The Yoorrook Justice Commission has announced their new Commissioner, with former Federal Court Judge Anthony North KC filling the vacancy left by professor Kevin Bell, who stood down from his position in October.
Commissioner North will join Victoria's formal truth telling commission after a career that has included serving as a judge of the Federal Court of Australia from 1995 to 2018 and chair of the Victorian Law Reform Commission (VLRC).
His area of work has included native title, refugee law, industrial law, and criminal appeals in the ACT Court of Appeal, whilst his recent employment at the VLRC involved extensive consultation with Indigenous organisations, as well as with the community on social justice issues.
Yoorrook chair and Wergaia and Wamba Wamba Elder, Eleanor Bourke, welcomed Commissioner North's appointment in what she said was a crucial period for the commission.
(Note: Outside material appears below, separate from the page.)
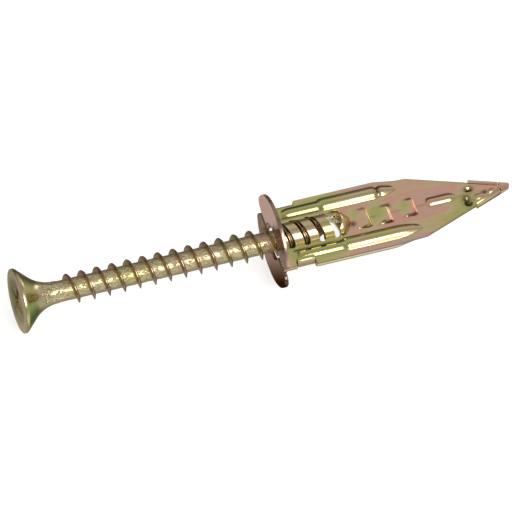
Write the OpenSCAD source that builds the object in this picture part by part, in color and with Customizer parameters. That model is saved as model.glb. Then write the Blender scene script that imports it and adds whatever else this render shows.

"As a former judge with a long and illustrious legal career, Commissioner North will bring invaluable experience and insight to Yoorrook as we work to fulfil the Commission's extensive mandate," Professor Bourke said.
Commissioner North said he was "honoured" to help contribute to Yoorrook and will commence his role immediately.
"I hope that my skills and experience will help advance its work: to tell the truth of our history," he said.
"That truth is the foundation for community understanding, which is necessary so that we can move towards a more just society."
Commissioner North joins Professor Bourke; Deputy Chair and Wurundjeri and Ngurai Illum Wurrung woman, Sue-Anne Hunter; Commissioner and Kerrupmara Gunditjmara Traditional Owner, Travis Lovett; and Commissioner and Palawa woman, Professor Maggie Walter.
Victoria's first formal truth-telling commission released an interim report in September which outlined the need for Indigenous-led responses to Victoria's criminal justice and child protection sectors.
It saw bureaucrats, ministers, the Attorney-General and the Chief Commissioner of Victoria Police all give evidence, with Professor Bourke noting "seven formal apologies were made by representatives of government for the past and ongoing harm caused to Aboriginal people at the hands of the state. These apologies were important. They are now on the public record".
Some of the interim findings in the report have proven controversial; Opposition leader John Pesutto and members of the Liberal-National Coalition are reportedly uncomfortable with what Pesutto said was "two systems of law, one for Indigenous Victorians and one for non-Indigenous Victorians," and this was cited as one of the reasons behind their recent decision to abandon support for Treaty.
Yoorrook is currently investigating housing disparity and land inequality for Indigenous Victorians - which will hold public hearings in the coming months - and is set to deliver its final report to the First Peoples Assembly of Victoria and the Victorian Government in the first half of 2025.